__Task to complete__: Up to and including the line with "return [p for", reproduce the listing below exactly, beginning at its first line.

=-=-=-=-=

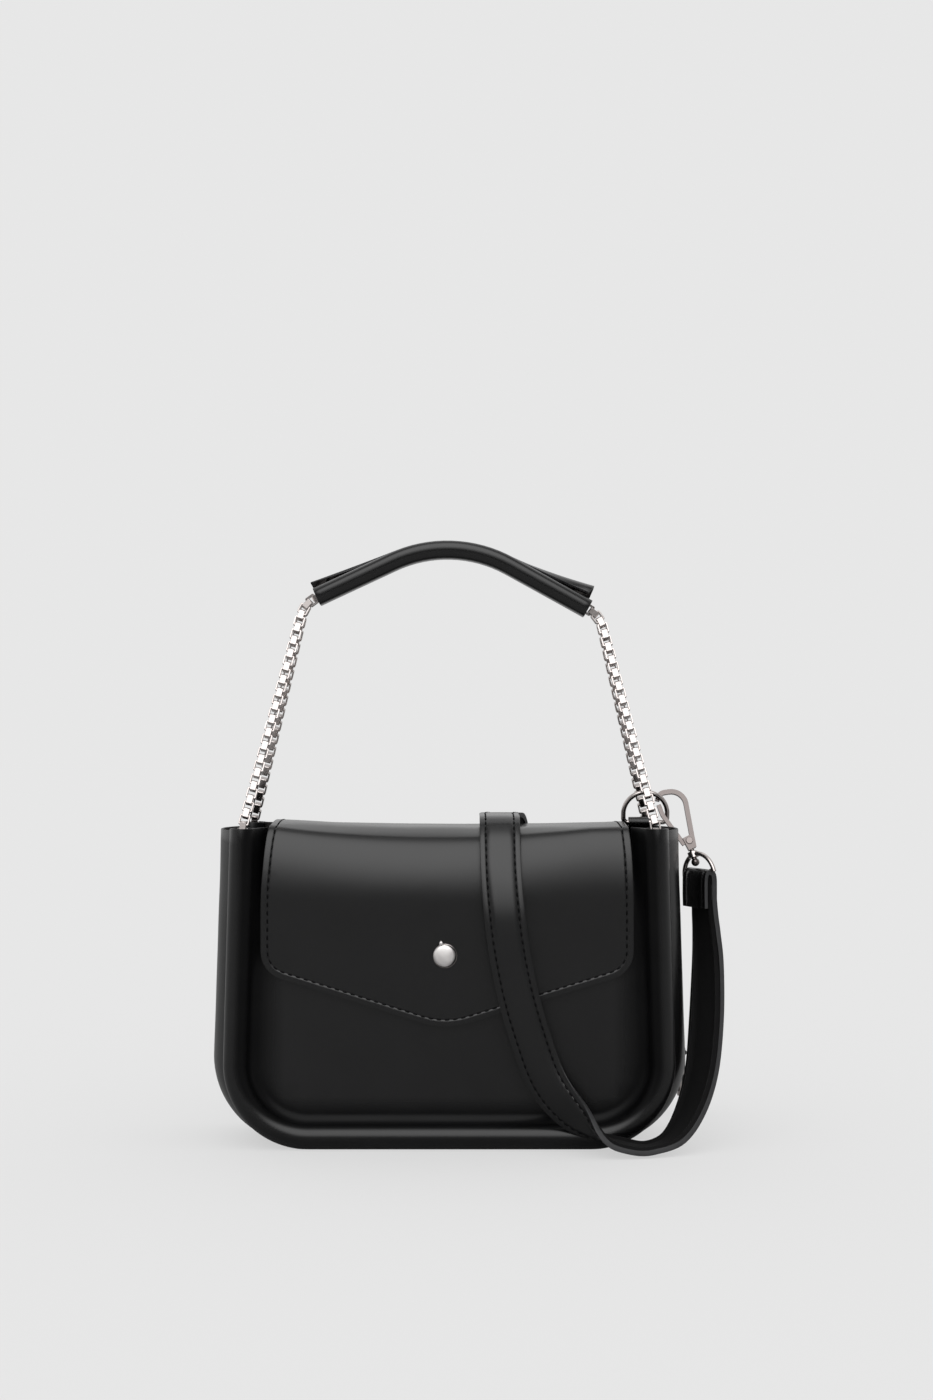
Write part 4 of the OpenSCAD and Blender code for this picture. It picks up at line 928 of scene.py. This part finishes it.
def grip_line(steps):
    """The wrap's centre line in x and z: two straight arms and a bend."""
    turn = left_drop + right_drop
    t = BEND_R * math.tan(turn / 2)
    a, b = PEAK + LEFT_DIR * t, PEAK + RIGHT_DIR * t
    side = (RIGHT_DIR + LEFT_DIR * math.cos(turn)).normalized()
    angles = [turn * k / steps for k in range(steps + 1)]
    bend = [a - LEFT_DIR * BEND_R * math.sin(q) + side * BEND_R * (1 - math.cos(q))
            for q in angles]
    left = [(PEAK + LEFT_DIR * LEFT_ARM).lerp(a, k / steps) for k in range(steps)]
    right = [b.lerp(PEAK + RIGHT_DIR * RIGHT_ARM, k / steps) for k in range(1, steps + 1)]
    return left + bend + right


def smooth_section(section, steps=4):
    rows = [(Vector(p), Vector(p)) for p in section]
    return [p for p, _ in smooth_route(rows, steps)]


def make_wrap():
    line = grip_line(16)
    closed, parted, curled = [
        smooth_section(s) for s in (closed_section, open_section, curled_section)]
    n, m = len(line), len(closed)
    bm = bmesh.new()
    row = bm.verts.layers.int.new("row")
    bmesh.ops.create_grid(bm, x_segments=n - 1, y_segments=m - 1, size=1)
    for v in bm.verts:
        i = round((v.co.x + 1) / 2 * (n - 1))
        j = round((v.co.y + 1) / 2 * (m - 1))
        v[row] = i
        d = (line[min(i + 1, n - 1)] - line[max(i - 1, 0)]).normalized()
        up = Vector((-d.y, d.x))
        end = 2 * i / (n - 1) - 1
        share = max(0.0, abs(end) - 0.2) / 0.8
        if end < 0:
            s = closed[j].lerp(parted[j], share**1.2)
        else:
            s = closed[j].lerp(curled[j], share**1.5)
        place = line[i] + up * s.y * WRAP_R
        if end > 0 and j > m // 2:
            place -= d * LIP_CUT * share * (j - m // 2) / (m - m // 2)
        v.co = (place.x, s.x * WRAP_R, place.y)

    def outward(face):
        here = line[face.verts[0][row]]
        return face.normal.dot(face.calc_center_median() - Vector((here.x, 0, here.y)))

    face_out(bm, lambda b: sum(outward(f) for f in b.faces) > 0)
    wrap = finish_mesh("handle_wrap_leather", bm, glazed, edge_paint)
    return thicken(wrap, 1.5 * MM, rim=1, round_off=0.3 * MM, painted=True)


wrap = at_rest(make_wrap(), "handle", "handle_wrap")
print("handle wrap faces:", len(wrap.data.polygons))

# %% [markdown]
# The chain is the CAD's own: square links bent from strip, each through the
# next. A copy of each run is welded and its edges are rounded a little, since
# only a rounded edge catches the light.

# %% Chains and other hard parts with softened edges
SHARP = 35


def softened(node, name, width, material, segments=2, turned=None):
    """A welded copy of a CAD node with rounded edges, which stands for it.

    turned, if given, is (centre, axis, degrees).
    """
    bm = bmesh.new()
    bm.from_mesh(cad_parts[node].data)
    if turned:
        centre, axis, degrees = turned
        bmesh.ops.rotate(bm, verts=bm.verts, cent=centre,
                         matrix=Matrix.Rotation(math.radians(degrees), 3, axis))
    bmesh.ops.remove_doubles(bm, verts=bm.verts, dist=2e-6)
    bmesh.ops.dissolve_limit(bm, angle_limit=math.radians(1), verts=bm.verts, edges=bm.edges)
    obj = finish_mesh(name, bm, material, smooth=SHARP)
    soften = obj.modifiers.new("soften", "BEVEL")
    soften.width = width
    soften.segments = segments
    soften.limit_method = "ANGLE"
    soften.angle_limit = math.radians(SHARP)
    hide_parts(node)
    return obj


for run in ("chain_front_left", "chain_front_right", "chain_back_left", "chain_back_right"):
    links = softened(run, run + "_links", 0.14 * MM, nickel, segments=1)
    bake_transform(links)
for run in ("grip_chain_front", "grip_chain_back"):
    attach(softened(run, run + "_links", 0.14 * MM, nickel, segments=1), "handle")
for side in ("right", "left"):
    hook = "hook_" + side
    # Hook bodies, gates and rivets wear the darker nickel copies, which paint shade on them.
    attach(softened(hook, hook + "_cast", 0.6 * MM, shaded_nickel, segments=3), hook)
    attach(softened(hook + "_gate", hook + "_gate_cast", 0.35 * MM, shaded_nickel), hook + "_gate")
    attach(softened(hook + "_rivet", hook + "_rivet_head", 0.5 * MM, shaded_rivet_nickel, segments=3), hook)
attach(softened("swivel_loop_right", "swivel_loop_right_turned", 0.15 * MM, nickel, segments=1,
                 turned=(loop_right, post, -14)), "bag")
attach(softened("lock_ring", "lock_ring_turned", 0.2 * MM, nickel), "flap")
hard = ["lock_plate", "knob_spindle", "toggle_bar", "chain_anchors", "ring_right", "ring_left",
        "swivel_loop_left", "buckle_frame", "buckle_prong"]
for node in hard:
    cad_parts[node].data.materials.clear()
    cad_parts[node].data.materials.append(nickel)
print("hard parts kept as they come:", len(hard))

# %% [markdown]
# The knob is pressed from sheet and brushed, so it shines softly, and its metal
# is much paler than the rest of the nickel: a painted highlight that keeps its
# face bright. Its cap is a low dome with a rolled edge, spun from a profile, and
# a small stud at its rim shows which way it is turned.

# %% The turn knob
def make_knob():
    bm = bmesh.new()
    centre = Vector((-2.4, -32.4, 94.9)) * MM
    profile = [(0, -1.05), (2.2, -0.95), (4.0, -0.68), (5.0, -0.3),
               (5.35, 0.1), (5.45, 0.5), (5.3, 0.85), (4.4, 1.0)]
    edges = line_of_edges(bm, [centre + Vector((r, y, 0)) * MM for r, y in profile])
    geom = edges + list({v for e in edges for v in e.verts})
    bmesh.ops.spin(bm, geom=geom, cent=centre, axis=(0, 1, 0), angle=math.radians(360), steps=64,
                   dvec=(0, 0, 0), use_merge=True)
    bmesh.ops.remove_doubles(bm, verts=bm.verts, dist=1e-6)
    stud = Matrix.Translation(centre + Vector((-1.5, -0.1, 5.9)) * MM)
    size = Matrix.Diagonal((1.0 * MM, 0.8 * MM, 1.35 * MM, 1))
    bmesh.ops.create_uvsphere(bm, u_segments=20, v_segments=12, radius=1, matrix=stud @ size)
    face_out(bm, lambda b: sum(
        f.normal.dot(f.calc_center_median() - centre) for f in b.faces) >= 0)
    return finish_mesh("turn_knob", bm, satin_highlight, smooth=50)


knob = at_rest(make_knob(), "lock_knob", "knob_cap")
print("knob faces:", len(knob.data.polygons))

# %% [markdown]
# The tabs and the strap's folded ends are thick leather, cut square. Their CAD
# solids have the right size, so they get rounded edges and leather.

# %% Leather tabs and the strap's folded ends
for node in ("ring_tab_right", "ring_tab_left", "strap_end_left"):
    piece = softened(node, node + "_leather", 0.5 * MM, polished)
    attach(piece, "bag")
print("tabs and folded ends done")

# %% [markdown]
# The studio is an even pale room. Its floor and its background have one tone,
# so no horizon shows, and the floor keeps a soft shadow. Black leather is drawn
# by what it mirrors, so mirroring rays see a darker floor and the room's real
# shape, which is in the world's own shader and so stays put in each view.

# %% Floor
bm = bmesh.new()
bmesh.ops.create_grid(bm, x_segments=1, y_segments=1, size=6)
floor_material, tree, shader = new_material("studio_floor", Roughness=0.9, Specular_IOR_Level=0.0)
PALE, OWN_GLOW, MIRRORED_FLOOR = 0.8, 0.55, 0.3
shader.inputs["Base Color"].default_value = (*[PALE - OWN_GLOW] * 3, 1)
shader.inputs["Emission Color"].default_value = (1, 1, 1, 1)
shader.inputs["Emission Strength"].default_value = OWN_GLOW
dim = tree.nodes.new("ShaderNodeBsdfDiffuse")
dim.inputs["Color"].default_value = (*[MIRRORED_FLOOR] * 3, 1)
rays = tree.nodes.new("ShaderNodeLightPath")
mix = tree.nodes.new("ShaderNodeMixShader")
link(tree, rays, "Is Glossy Ray", mix, "Fac")
tree.links.new(shader.outputs[0], mix.inputs[1])
tree.links.new(dim.outputs[0], mix.inputs[2])
tree.links.new(mix.outputs[0], tree.nodes["Material Output"].inputs["Surface"])
floor = finish_mesh("floor", bm, floor_material)
print("floor and background have the tone", PALE)

# %% [markdown]
# Each light is a soft patch of the room round one axis. Added up, they are what
# leather and nickel mirror, while the camera sees a single pale tone.

# %% The room
AMBIENT = 0.1
world = bpy.data.worlds.new("studio")
bpy.context.scene.world = world
world.use_nodes = True
world.cycles.sampling_method = "NONE"
tree = world.node_tree
direction = tree.nodes.new("ShaderNodeTexCoord")


def soft_box(axis, strength, full, faded):
    """Light of a strength within full degrees of an axis, gone at faded degrees."""
    facing = tree.nodes.new("ShaderNodeVectorMath")
    facing.operation = "DOT_PRODUCT"
    facing.inputs[1].default_value = Vector(axis).normalized()
    link(tree, direction, "Generated", facing, 0)
    shade = tree.nodes.new("ShaderNodeMapRange")
    shade.interpolation_type = "SMOOTHSTEP"
    shade.inputs["From Min"].default_value = math.cos(math.radians(faded))
    shade.inputs["From Max"].default_value = math.cos(math.radians(full))
    shade.inputs["To Min"].default_value = 0
    shade.inputs["To Max"].default_value = strength
    link(tree, facing, "Value", shade, "Value")
    return shade.outputs["Result"]


boxes = [soft_box((0, 1, 0), 0.5, 40, 115),
         soft_box((0, -0.72, 0.70), 2.4, 12, 41),
         soft_box((-1, -0.12, 0.2), 0.5, 18, 60),
         soft_box((1, 0.1, 0.25), 0.35, 18, 60),
         soft_box((0, 0.35, 1), 0.5, 8, 45)]
total = None
for box in boxes:
    add = tree.nodes.new("ShaderNodeMath")
    tree.links.new(box, add.inputs[0])
    add.inputs[1].default_value = AMBIENT
    if total:
        tree.links.new(total, add.inputs[1])
    total = add.outputs[0]


def lit(strength):
    background = tree.nodes.new("ShaderNodeBackground")
    background.inputs["Color"].default_value = (1, 1, 1, 1)
    if isinstance(strength, float):
        background.inputs["Strength"].default_value = strength
    else:
        tree.links.new(strength, background.inputs["Strength"])
    return background.outputs[0]


def chosen_by(ray, otherwise, picked):
    rays = tree.nodes.new("ShaderNodeLightPath")
    mix = tree.nodes.new("ShaderNodeMixShader")
    link(tree, rays, ray, mix, "Fac")
    tree.links.new(otherwise, mix.inputs[1])
    tree.links.new(picked, mix.inputs[2])
    return mix.outputs[0]


room = chosen_by("Is Glossy Ray", lit(1.0), lit(total))
room = chosen_by("Is Camera Ray", room, lit(PALE))
tree.links.new(room, tree.nodes["World Output"].inputs["Surface"])
print("soft boxes in the room:", len(boxes))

=-=-=-=-=

__Output of the exercise__:
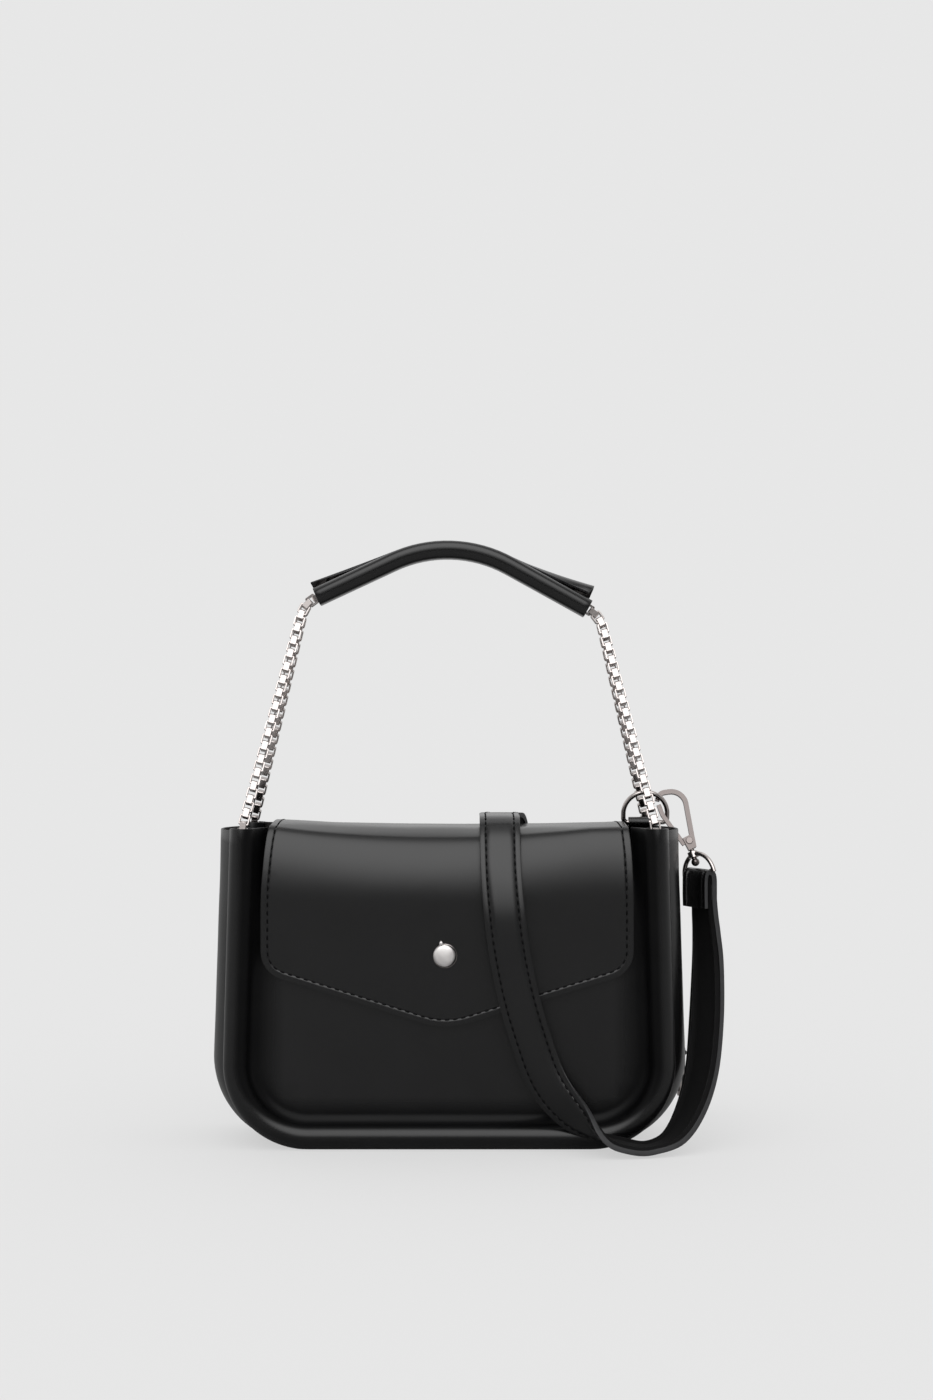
Write part 4 of the OpenSCAD and Blender code for this picture. It picks up at line 928 of scene.py. This part finishes it.
def grip_line(steps):
    """The wrap's centre line in x and z: two straight arms and a bend."""
    turn = left_drop + right_drop
    t = BEND_R * math.tan(turn / 2)
    a, b = PEAK + LEFT_DIR * t, PEAK + RIGHT_DIR * t
    side = (RIGHT_DIR + LEFT_DIR * math.cos(turn)).normalized()
    angles = [turn * k / steps for k in range(steps + 1)]
    bend = [a - LEFT_DIR * BEND_R * math.sin(q) + side * BEND_R * (1 - math.cos(q))
            for q in angles]
    left = [(PEAK + LEFT_DIR * LEFT_ARM).lerp(a, k / steps) for k in range(steps)]
    right = [b.lerp(PEAK + RIGHT_DIR * RIGHT_ARM, k / steps) for k in range(1, steps + 1)]
    return left + bend + right


def smooth_section(section, steps=4):
    rows = [(Vector(p), Vector(p)) for p in section]
    return [p for p, _ in smooth_route(rows, steps)]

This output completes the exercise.